8/29/05
‘A PAGE A YEAR' WRITING
PLAN: BUILDING REAL-WORLD WRITING SKILLS
The educrats were all
gushing last week over the results of the statewide writing assessment. You can
see the scores for the various districts on www.nde.state.ne.us
The statewide average
score was announced as 86%, which sounds like a "B" . . . except you have to
remember that this isn't an objective test given by a neutral, third-party
outsider qualified to truly analyze writing skills. And the scores don't mean
what we think they mean.
Instead, each district
sets its own "standard" for "proficiency," but "proficiency" doesn't mean
you're a crackerjack writer. It just means you can meet the standard – the
minimum – the baseline. So if the writing sample is peppered with misspellings
and run-on sentences, but displays what the scorer thinks is a nice "voice" and
a unique approach, it'll get a good grade.
A few years ago, I
scored writing samples for an Omaha-area school district that was just getting
started with the assessment process. They said they wanted a professional
writer on the assessment team; the others were teachers. I was pretty shocked
at how bad the students' writing was, and considered writing conventions – or
lack of them – in assigning scores.
Come to find out, the
scores I gave were sooooo much lower than the scores given by the teachers,
they "fired" me as an assessor, and got somebody more charitable. And I'm
pretty sure that approach – jimmy up the scores however you can – is still at
work today.
Oy.
It's also important to
note that on these statewide assessments, the students write a short personal
essay, responding with personal opinion and expression to a "prompt" from the
state off the top of their heads.

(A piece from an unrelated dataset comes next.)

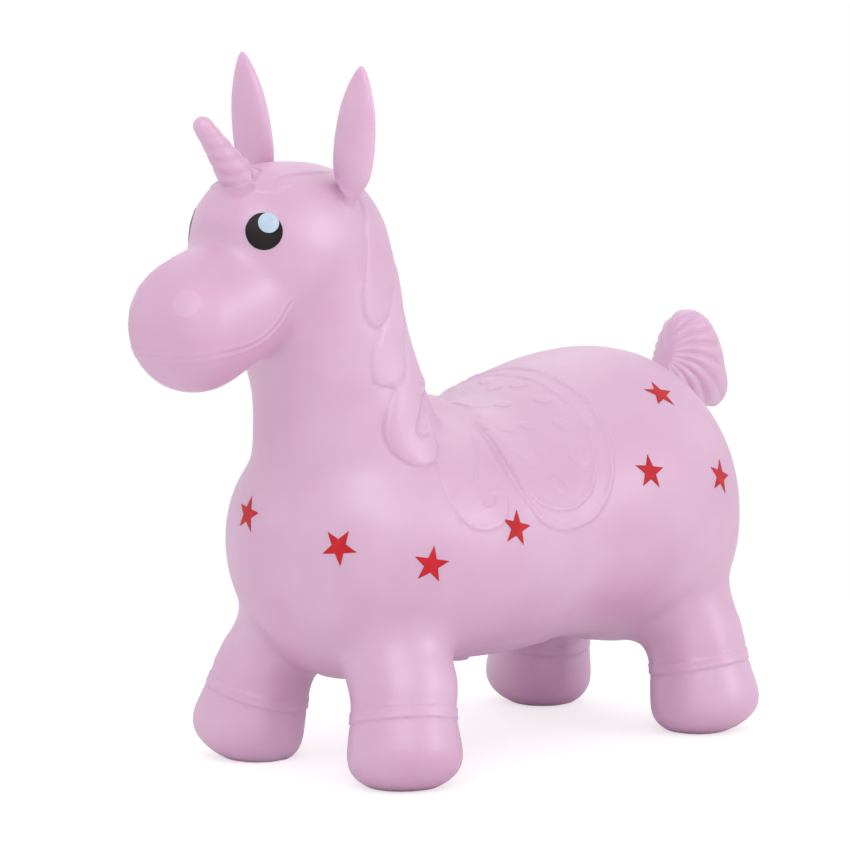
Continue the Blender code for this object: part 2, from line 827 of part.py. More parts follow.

That's soooooo easy. Think about that,
compared to an assessment in which they have to craft a piece of writing based
on content-rich text that they have to read, comprehend, think about, and
explain and expound upon.
So these assessments
have no basis in reality for measuring how well students are going to be able
to do college work, or perform business writing. I mean, how many times in a
college classroom or a workplace are you asked to write a paper or a memo on
how you FEEL about SUNSHINE?!?
It also has to be noted
that we don't see any work samples, so we can't judge for ourselves how
accurate or inflated the scores might be. I assessed writing once for District
66, and I was pretty appalled; I doubt the scorers on these statewide
assessments included many professional writers. We don't know the
qualifications of the people doing the assessing, so the scores they give might
be suspect.
Also, across the country
with these statewide writing assessments, the trend has been that the first
year, the "scores" are terrible, and everyone gets in a tizzy and runs around
asking for more money. But the next year they're a little better, and by the
third year, the educators are getting warm and fuzzy headlines on how
wonderfully the kids are doing with their writing. It looks as though that's
what's happened here.
Meanwhile, all that's
happened is that teachers have mastered how to teach to those minimum
standards. They haven't REALLY helped make the kids more proficient writers –
just able to comply with the "specs."
I think we should do
away with the whole thing, because it's pointless, and instead encourage
districts to take up a simple, common-sense, inexpensive strategy like this one
described in today's educational advice column:

Better Writing: ‘A Page Per Year' Plan
Q. What needs to be done to help students become better
writers?
Writing
instruction has "gone soft" in recent years, as teachers have aimed more toward
creativity and expression than research, conventions and organization.
It's
apparent that writing about one's feelings and relationships, or offering one's
opinions on a current topic in five paragraphs, have not done the job of
preparing students for college. Up to 65% of two-year college students are in
remedial English classes, and up to 34% of four-year college students need that
intervention after an expensive K-12 education. The same need for retraining in
writing goes in the workplace, where a great deal of money has to be spent by
corporations to make up for what students have not been taught.
If
research term papers are required in colleges, and good-sized reports in
companies and in the public sector, it seems fairly simple to assume that the
best preparation at the high school level for these tasks would be to have
students write a research paper or two and prepare a major report or two.
Yet a
study done for The Concord Review in 2002 found that while 95% of high
school teachers thought research papers were important or very important, 81%
never assign a 20-page paper and 62%
never assign a 15-page paper of the sort students may be asked for in college.
If
schools want to improve students' ability to do the sort of writing that they
will need in college and at work, they should undertake the Concord Review's
Page Per Year Plan. This would assign a one-page paper to each first grader, to
write about something other than themselves, and add a page each year.
So 6th
graders would attempt a six-page research paper, and 10th graders a 10-page
one, and so on, until every single 12th-grader could come to know more about
her subject than anyone else in her class by writing a 12-page research paper.
The plan
is like good writing: it's simple, it's easy to remember, and it works!